In these fics, he found ways to work around it. Like yeah, maybe finding a work arounds when fighting your besties with god-like abilities while you have nothing isn't the same as finding a way to study that best suited my ADHD ass. But the fight to be considered equal, the ways I had to find creative ways to problems that my classmates thought nothing of. It resonated with me. (The fantasy and escapism were bonuses too)
It gives me a little extra push when I get too exhausted after the 100th time that day I have to prove that I am just as capable as anyone else.
While I'm not really a fan of Quirkless Villain!Midoriya cuz its typically a little too edgy for me, I do like it when its written well.
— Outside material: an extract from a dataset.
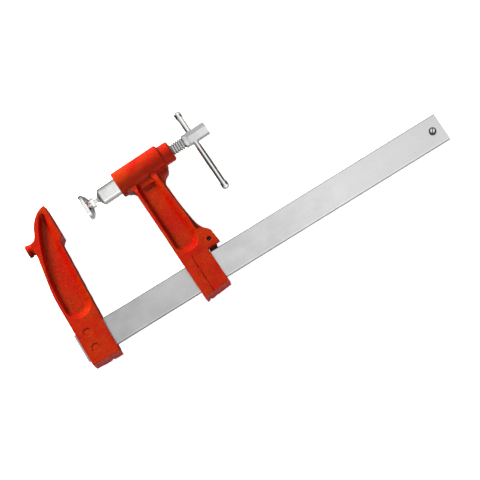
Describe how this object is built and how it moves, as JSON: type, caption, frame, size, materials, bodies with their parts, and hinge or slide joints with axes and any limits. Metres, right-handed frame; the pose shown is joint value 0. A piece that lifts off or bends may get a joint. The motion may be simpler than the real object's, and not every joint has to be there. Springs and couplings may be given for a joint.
{
  "type": "f clamp",
  "caption": "F-shaped clamp: a fixed jaw on a flat bar faces a sliding jaw whose screw pushes a round piston with a swivel pad; a sliding tommy bar turns the screw.",
  "frame": {"origin": "centre line of the fixed jaw's clamping face, mid-thickness, where the spindle axis meets it when the sliding jaw is square to the bar", "axes": "+X along the bar from the fixed jaw towards the bar's free end, +Y from the bar towards the tips of the arms, +Z through the thickness and up as the clamp lies flat"},
  "size_m": [0.486, 0.2144, 0.0324],
  "materials": {
    "bar_steel": "satin",
    "jaw_enamel": "glossy enamel over a cast surface",
    "blackened_steel": "black oxide",
    "bright_steel": "satin, turned",
    "spring_steel": "satin",
    "polished_plate": "polished"
  },
  "bodies": {
    "bar": {"bar": "bar_steel", "fixed_jaw": "jaw_enamel", "fixed_jaw_pins": "jaw_enamel", "bar_stop_screw": "blackened_steel"},
    "brake": {"brake_pawl": "blackened_steel", "pawl_pin": "blackened_steel"},
    "moving_jaw": {"moving_jaw": "jaw_enamel", "pawl_spring": "spring_steel", "piston_guide_screw": "bright_steel"},
    "piston": {"piston": "bright_steel", "thrust_ball": "bright_steel", "spindle_retainer_pins": "bright_steel"},
    "spindle": {"spindle": "bright_steel", "drive_head": "bright_steel", "drive_head_pin": "bright_steel"},
    "tommy_bar": {"tommy_bar": "polished_plate", "tommy_bar_caps": "polished_plate"},
    "pad_ring": {"pad_snap_ring": "spring_steel"},
    "swivel_pad": {"swivel_pad": "polished_plate"}
  },
  "joints": [
    {"name": "jaw_slide", "type": "slide", "parent": "bar", "child": "brake", "axis": [1, 0, 0], "range_m": [-0.017, 0.2835]},
    {"name": "jaw_rock", "type": "hinge", "parent": "brake", "child": "moving_jaw", "pos_m": [0.1428, -0.1176, 0], "axis": [0, 0, 1], "range_deg": [-2.1, 0]},
    {"name": "piston_slide", "type": "slide", "parent": "moving_jaw", "child": "piston", "axis": [-0.9993, -0.0366, 0], "range_m": [-0.02405, 0.01605]},
    {"name": "spindle_turn", "type": "hinge", "parent": "piston", "child": "spindle", "pos_m": [0.20824, 0.00248, 0], "axis": [-0.9993, -0.0366, 0], "range_deg": [-2880, 1920]},
    {"name": "tommy_slide", "type": "slide", "parent": "spindle", "child": "tommy_bar", "axis": [-0.0366, 0.9993, 0], "range_m": [-0.0195, 0.059]},
    {"name": "pad_swing", "type": "hinge", "parent": "piston", "child": "pad_ring", "pos_m": [0.04605, -0.00347, 0], "axis": [-0.0366, 0.9993, 0], "range_deg": [-8, 8]},
    {"name": "pad_tilt", "type": "hinge", "parent": "pad_ring", "child": "swivel_pad", "pos_m": [0.04605, -0.00347, 0], "axis": [0, 0, 1], "range_deg": [-8, 8]}
  ],
  "couplings": [
    {"joint": "piston_slide", "follows": "spindle_turn", "m_per_rad": 0.00047746}
  ]
}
Fuck the system and fuck the assholes who doubt us, right?
Something Fun!! I've experienced with disabilities is that you sometimes have to ignore any system entirely and just Do It. Just kick people in the shins and carve out the opportunity that nobody would bother giving you. Maybe one day they'll recognise you, maybe not. But you're doing what you've always wanted to do. That's something I feel when I read Quirkless Vigilante!Midoriya fics.
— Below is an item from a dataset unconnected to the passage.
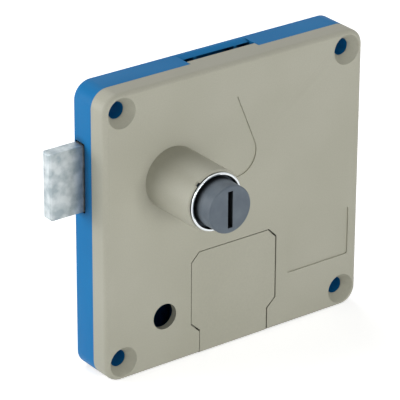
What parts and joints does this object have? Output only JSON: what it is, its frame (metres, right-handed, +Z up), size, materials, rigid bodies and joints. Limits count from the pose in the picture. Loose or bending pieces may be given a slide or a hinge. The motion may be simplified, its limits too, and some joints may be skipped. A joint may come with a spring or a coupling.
{
  "type": "coin operated lock",
  "caption": "Coin return locker lock: square moulded case with a key cylinder in a long boss, a sliding bolt, a coin slot on top and a coin lever inside.",
  "frame": {"origin": "middle of the four fixing holes, on the front face that lies against the door", "axes": "+X to the right seen from the front, +Y from the door to the lock's rear, +Z up; the bolt leaves along -X"},
  "size_m": [0.1157, 0.0477, 0.1],
  "materials": {
    "blue_plastic": "fine moulded texture, satin",
    "grey_plastic": "fine moulded texture, satin",
    "chromed_zinc": "polished chrome",
    "dark_zinc": "dark grey satin coat",
    "bolt_steel": "bright zinc plate with mottled passivation",
    "zinc_plated_steel": "bright zinc plate",
    "bare_zinc": "die-cast, as cast",
    "spring_steel": "plain drawn wire and strip"
  },
  "bodies": {
    "case": {"rear_case": "blue_plastic", "front_cover": "grey_plastic", "coin_hatch": "grey_plastic", "cylinder_housing": "chromed_zinc", "cylinder_nut": "zinc_plated_steel", "bolt_strap": "zinc_plated_steel", "strap_screws": "zinc_plated_steel", "gate_pin": "zinc_plated_steel", "gate_clip": "spring_steel", "lever_pin": "zinc_plated_steel", "lever_clip": "spring_steel", "lever_spring": "spring_steel", "coin_guide": "blue_plastic", "guide_screws": "zinc_plated_steel", "coin_peg": "zinc_plated_steel", "return_scoop": "blue_plastic", "case_screws": "zinc_plated_steel"},
    "plug": {"key_plug": "dark_zinc", "drive_crank": "bare_zinc", "crank_screw": "zinc_plated_steel"},
    "bolt": {"lock_bolt": "bolt_steel"},
    "gate": {"gate_lever": "zinc_plated_steel"},
    "lever": {"coin_lever": "zinc_plated_steel"}
  },
  "joints": [
    {"name": "plug_turn", "type": "hinge", "parent": "case", "child": "plug", "pos_m": [-0.0253, 0, 0.0168], "axis": [0, 1, 0], "range_deg": [0, 90]},
    {"name": "bolt_slide", "type": "slide", "parent": "case", "child": "bolt", "axis": [1, 0, 0], "range_m": [0, 0.0127]},
    {"name": "gate_swing", "type": "hinge", "parent": "case", "child": "gate", "pos_m": [-0.025, 0, -0.006], "axis": [0, 1, 0], "range_deg": [0, 50.09]},
    {"name": "coin_lever_swing", "type": "hinge", "parent": "case", "child": "lever", "pos_m": [0.022, 0, -0.022], "axis": [0, 1, 0], "range_deg": [-6, 0], "stiffness_Nm_per_rad": 0.0015, "springref_deg": -20.05}
  ],
  "couplings": [
    {"joint": "plug_turn", "follows": "bolt_slide", "rad_per_m": 123.68},
    {"joint": "gate_swing", "follows": "bolt_slide", "rad_per_m": 68.83}
  ]
}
Quirkless AUs aren't like Batman where he's Super Intelligent and has 70 black belts. There isnt as much angst oof. He was just some Dood with determination and some smarts. We get to see him train, see the emotions and struggles all written out. Not to mention, I was a teen when I found MHA so it was extra relatable. I'm very sure that there are superheroes who fit that description but this niche is what I found.
That's why I like Quirkless!Midoriya AUs so much.
Do I think him becoming a hero will change a lot? No, not as much as me becoming a world famous super star would. But it would inspire. Even if it inspired just one person, stopped one person from doing something bad to soothe the ache, wouldn't it be enough? It inspired me at least.
Tl;dr: I seeing people with 'less' ability than their peers be equal and overcome challenges using creative solutions since they arent as 'catered' to, just like a disabled person. Its also easier to read without getting triggered compared to an actual book about mental illness discrimination.